Khvajeh Amir Beg Mohrdar (خواجه امیر بیگ مهردار) was a bureaucrat in Safavid Iran, who served as the grand vizier of Tahmasp I briefly in 1551. During this period, the office of grand vizier was shared between several people. Amir Beg shared it with Khvajeh Ghayath al-Din Ali and Aqa Mohammad Farahani Kajaji.

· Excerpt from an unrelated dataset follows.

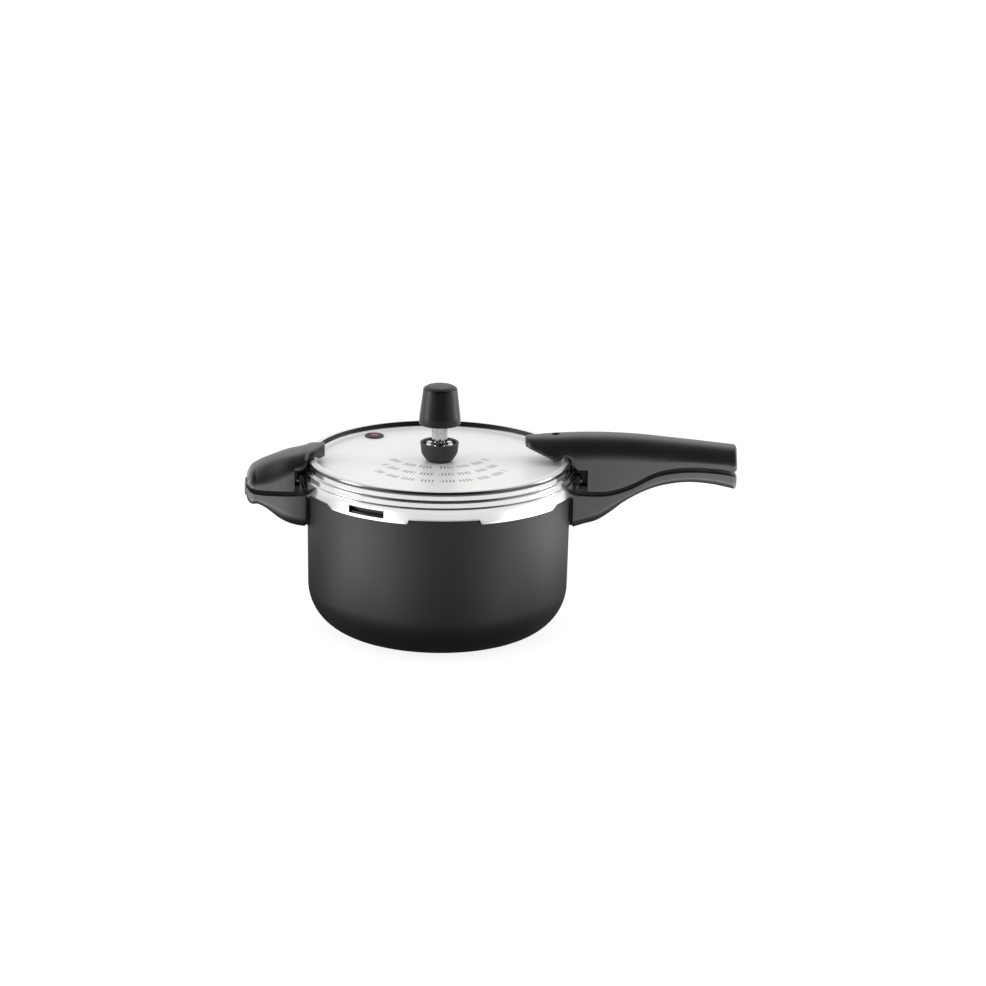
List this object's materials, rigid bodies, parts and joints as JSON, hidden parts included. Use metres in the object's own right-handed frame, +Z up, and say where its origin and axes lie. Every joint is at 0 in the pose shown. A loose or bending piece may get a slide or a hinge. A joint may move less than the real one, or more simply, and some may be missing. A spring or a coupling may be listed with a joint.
{
  "type": "stovetop pressure cooker",
  "caption": "Stovetop pressure cooker with a rounded dark pot, a bright bayonet lid, long and helper handles in matching halves, a weighted steam valve and a pressure indicator.",
  "frame": {"origin": "centre of the flat underside of the pot, on the pot's axis", "axes": "+Z up along the pot's axis, +X towards the end of the long handle"},
  "size_m": [0.4075, 0.2286, 0.2065],
  "materials": {
    "pot_coating": "aluminium with a satin charcoal coating",
    "lid_aluminium": "polished, satin deck",
    "handle_moulding": "matte black heat-resistant moulding",
    "bracket_steel": "black coated steel",
    "rivet_aluminium": "satin",
    "fastener_steel": "zinc plated",
    "gasket_silicone": "smooth blue silicone",
    "seal_rubber": "black rubber",
    "vent_chrome": "bright chrome",
    "cup_moulding": "fine-textured black moulding",
    "weight_cap_moulding": "semi-gloss black moulding",
    "core_brass": "turned brass",
    "pin_red": "red moulding"
  },
  "bodies": {
    "pot": {"pot_body": "pot_coating", "long_pot_bracket": "bracket_steel", "long_pot_rivets": "rivet_aluminium", "long_handle_lower": "handle_moulding", "long_lower_screw": "fastener_steel", "helper_pot_bracket": "bracket_steel", "helper_pot_rivets": "rivet_aluminium", "helper_handle_lower": "handle_moulding", "helper_lower_screw": "fastener_steel"},
    "lid": {"lid_shell": "lid_aluminium", "gasket": "gasket_silicone", "long_lid_bracket": "bracket_steel", "long_lid_rivets": "rivet_aluminium", "long_handle_upper": "handle_moulding", "long_upper_screw": "fastener_steel", "helper_lid_bracket": "bracket_steel", "helper_lid_rivets": "rivet_aluminium", "helper_handle_upper": "handle_moulding", "helper_upper_screw": "fastener_steel", "nose_spacer": "rivet_aluminium", "nose_screw": "fastener_steel", "nose_washer": "seal_rubber", "nose_nut": "fastener_steel", "vent_tube": "vent_chrome", "vent_seal": "seal_rubber", "vent_nut": "fastener_steel", "vent_cup": "cup_moulding", "vent_ring": "vent_chrome", "indicator_grommet": "seal_rubber"},
    "valve_needle": {"weight_needle": "fastener_steel"},
    "weight": {"weight_cap": "weight_cap_moulding", "weight_core": "core_brass", "weight_sleeve": "vent_chrome"},
    "indicator": {"indicator_pin": "pin_red"}
  },
  "joints": [
    {"name": "lid_turn", "type": "hinge", "parent": "pot", "child": "lid", "pos_m": [0, 0, 0.142], "axis": [0, 0, 1], "range_deg": [0, 30]},
    {"name": "weight_lift", "type": "slide", "parent": "lid", "child": "valve_needle", "axis": [0, 0, 1], "range_m": [0, 0.006]},
    {"name": "weight_spin", "type": "hinge", "parent": "valve_needle", "child": "weight", "pos_m": [0, 0, 0.175], "axis": [0, 0, 1], "continuous": true},
    {"name": "indicator_rise", "type": "slide", "parent": "lid", "child": "indicator", "axis": [0, 0, 1], "range_m": [0, 0.004]}
  ]
}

Born in Natanz, Khvajeh Amir Beg was a member of the Kujuji family. Due to allegations of corruption, he was dismissed and imprisoned for some time. He later served as the vizier of Amir Soltan Rumlu in Kerman. His last position was as the warden of the Imam Reza shrine in Mashhad, where he was dismissed due to new allegations of corruption. He was imprisoned in Alamut, where he died in 1575/76.

==Sources==
- Floor, Willem (2001). "Safavid Government Institutions"
- Werner, Christoph (2017). "The Kujujī Poets: Families, Poetry and Forms of Patronage in Azerbaijan and beyond (Fourteenth to Seventeenth Centuries)"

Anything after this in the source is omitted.